*** Given material ***

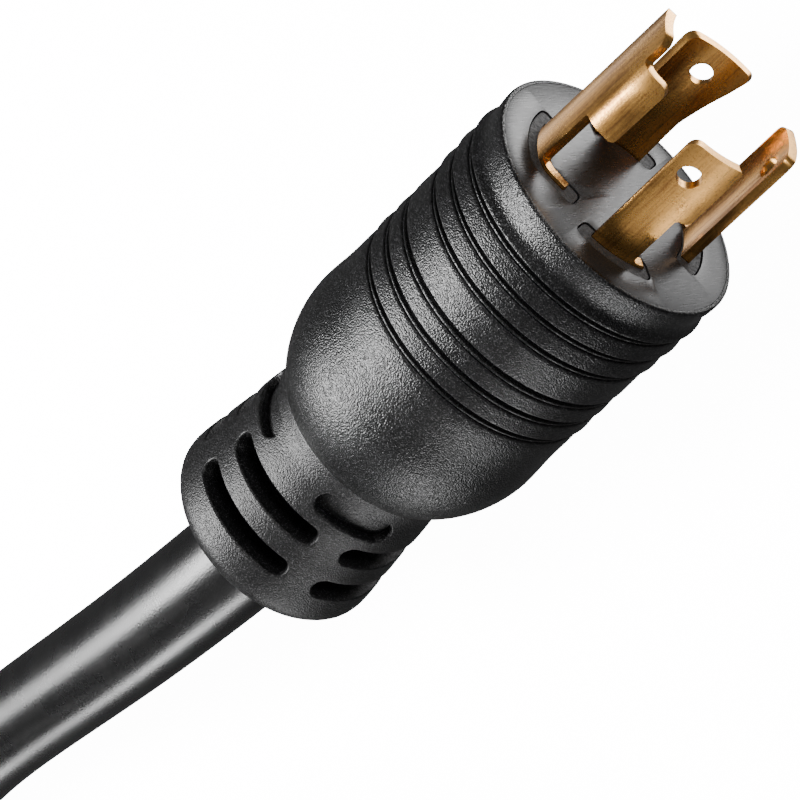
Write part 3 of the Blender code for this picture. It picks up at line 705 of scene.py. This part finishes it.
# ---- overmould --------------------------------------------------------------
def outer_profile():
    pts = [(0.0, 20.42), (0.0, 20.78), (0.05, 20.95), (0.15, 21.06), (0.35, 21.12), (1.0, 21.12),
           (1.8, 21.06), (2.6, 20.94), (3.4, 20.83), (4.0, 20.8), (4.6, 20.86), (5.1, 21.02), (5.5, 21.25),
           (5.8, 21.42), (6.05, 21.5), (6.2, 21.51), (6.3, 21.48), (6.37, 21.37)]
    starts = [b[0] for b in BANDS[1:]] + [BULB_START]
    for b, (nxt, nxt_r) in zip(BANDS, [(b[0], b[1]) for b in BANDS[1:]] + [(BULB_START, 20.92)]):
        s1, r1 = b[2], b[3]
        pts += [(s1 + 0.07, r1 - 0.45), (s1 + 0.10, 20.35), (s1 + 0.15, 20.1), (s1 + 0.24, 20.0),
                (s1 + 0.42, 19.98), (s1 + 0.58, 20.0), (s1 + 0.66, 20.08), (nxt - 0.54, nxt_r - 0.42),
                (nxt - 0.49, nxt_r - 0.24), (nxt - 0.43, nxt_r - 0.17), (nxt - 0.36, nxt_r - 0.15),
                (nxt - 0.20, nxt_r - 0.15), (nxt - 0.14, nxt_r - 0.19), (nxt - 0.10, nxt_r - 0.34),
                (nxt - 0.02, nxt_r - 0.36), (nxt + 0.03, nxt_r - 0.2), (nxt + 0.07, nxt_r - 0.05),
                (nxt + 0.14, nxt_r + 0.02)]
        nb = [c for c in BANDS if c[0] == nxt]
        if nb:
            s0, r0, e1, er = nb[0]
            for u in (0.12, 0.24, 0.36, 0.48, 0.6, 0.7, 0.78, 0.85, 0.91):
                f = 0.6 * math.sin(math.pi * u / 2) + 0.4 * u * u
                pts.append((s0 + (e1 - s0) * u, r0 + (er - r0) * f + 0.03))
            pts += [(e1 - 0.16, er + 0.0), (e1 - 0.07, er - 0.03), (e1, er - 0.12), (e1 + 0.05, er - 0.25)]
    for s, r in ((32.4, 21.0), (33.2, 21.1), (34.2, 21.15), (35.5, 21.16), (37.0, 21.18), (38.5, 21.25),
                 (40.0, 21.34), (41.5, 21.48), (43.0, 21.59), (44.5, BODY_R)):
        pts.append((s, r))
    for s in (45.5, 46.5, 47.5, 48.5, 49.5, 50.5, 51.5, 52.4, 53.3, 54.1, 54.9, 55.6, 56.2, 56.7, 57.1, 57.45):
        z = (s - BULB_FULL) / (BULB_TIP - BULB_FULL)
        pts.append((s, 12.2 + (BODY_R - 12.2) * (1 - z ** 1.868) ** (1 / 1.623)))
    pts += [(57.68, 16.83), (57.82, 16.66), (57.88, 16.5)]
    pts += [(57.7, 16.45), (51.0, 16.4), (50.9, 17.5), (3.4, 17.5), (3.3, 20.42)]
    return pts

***

Exercise aim:
Output the full listing exactly as it stands.

Expected output:
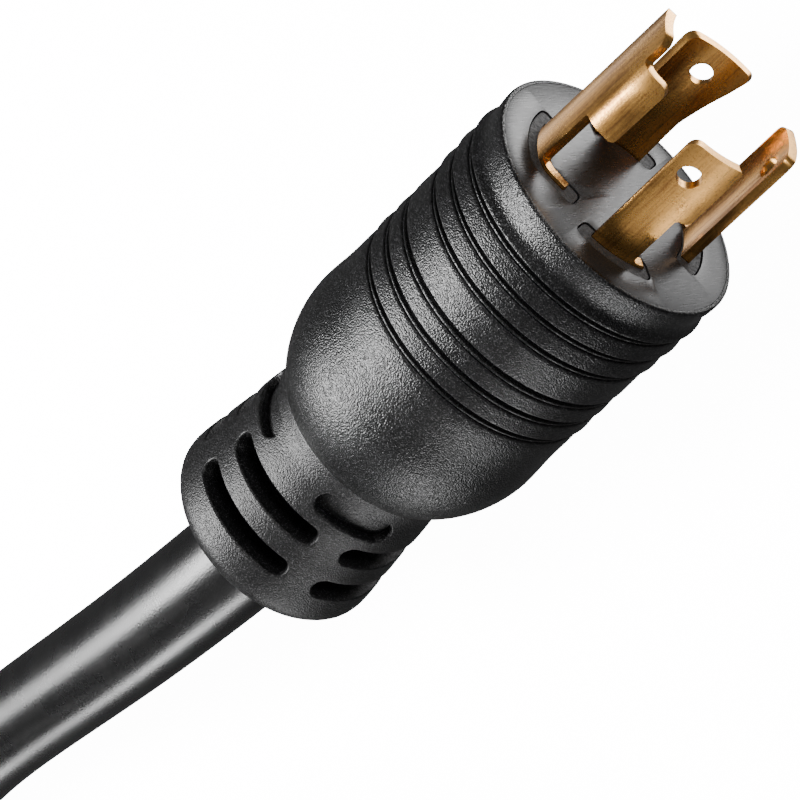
Write part 3 of the Blender code for this picture. It picks up at line 705 of scene.py. This part finishes it.
# ---- overmould --------------------------------------------------------------
def outer_profile():
    pts = [(0.0, 20.42), (0.0, 20.78), (0.05, 20.95), (0.15, 21.06), (0.35, 21.12), (1.0, 21.12),
           (1.8, 21.06), (2.6, 20.94), (3.4, 20.83), (4.0, 20.8), (4.6, 20.86), (5.1, 21.02), (5.5, 21.25),
           (5.8, 21.42), (6.05, 21.5), (6.2, 21.51), (6.3, 21.48), (6.37, 21.37)]
    starts = [b[0] for b in BANDS[1:]] + [BULB_START]
    for b, (nxt, nxt_r) in zip(BANDS, [(b[0], b[1]) for b in BANDS[1:]] + [(BULB_START, 20.92)]):
        s1, r1 = b[2], b[3]
        pts += [(s1 + 0.07, r1 - 0.45), (s1 + 0.10, 20.35), (s1 + 0.15, 20.1), (s1 + 0.24, 20.0),
                (s1 + 0.42, 19.98), (s1 + 0.58, 20.0), (s1 + 0.66, 20.08), (nxt - 0.54, nxt_r - 0.42),
                (nxt - 0.49, nxt_r - 0.24), (nxt - 0.43, nxt_r - 0.17), (nxt - 0.36, nxt_r - 0.15),
                (nxt - 0.20, nxt_r - 0.15), (nxt - 0.14, nxt_r - 0.19), (nxt - 0.10, nxt_r - 0.34),
                (nxt - 0.02, nxt_r - 0.36), (nxt + 0.03, nxt_r - 0.2), (nxt + 0.07, nxt_r - 0.05),
                (nxt + 0.14, nxt_r + 0.02)]
        nb = [c for c in BANDS if c[0] == nxt]
        if nb:
            s0, r0, e1, er = nb[0]
            for u in (0.12, 0.24, 0.36, 0.48, 0.6, 0.7, 0.78, 0.85, 0.91):
                f = 0.6 * math.sin(math.pi * u / 2) + 0.4 * u * u
                pts.append((s0 + (e1 - s0) * u, r0 + (er - r0) * f + 0.03))
            pts += [(e1 - 0.16, er + 0.0), (e1 - 0.07, er - 0.03), (e1, er - 0.12), (e1 + 0.05, er - 0.25)]
    for s, r in ((32.4, 21.0), (33.2, 21.1), (34.2, 21.15), (35.5, 21.16), (37.0, 21.18), (38.5, 21.25),
                 (40.0, 21.34), (41.5, 21.48), (43.0, 21.59), (44.5, BODY_R)):
        pts.append((s, r))
    for s in (45.5, 46.5, 47.5, 48.5, 49.5, 50.5, 51.5, 52.4, 53.3, 54.1, 54.9, 55.6, 56.2, 56.7, 57.1, 57.45):
        z = (s - BULB_FULL) / (BULB_TIP - BULB_FULL)
        pts.append((s, 12.2 + (BODY_R - 12.2) * (1 - z ** 1.868) ** (1 / 1.623)))
    pts += [(57.68, 16.83), (57.82, 16.66), (57.88, 16.5)]
    pts += [(57.7, 16.45), (51.0, 16.4), (50.9, 17.5), (3.4, 17.5), (3.3, 20.42)]
    return pts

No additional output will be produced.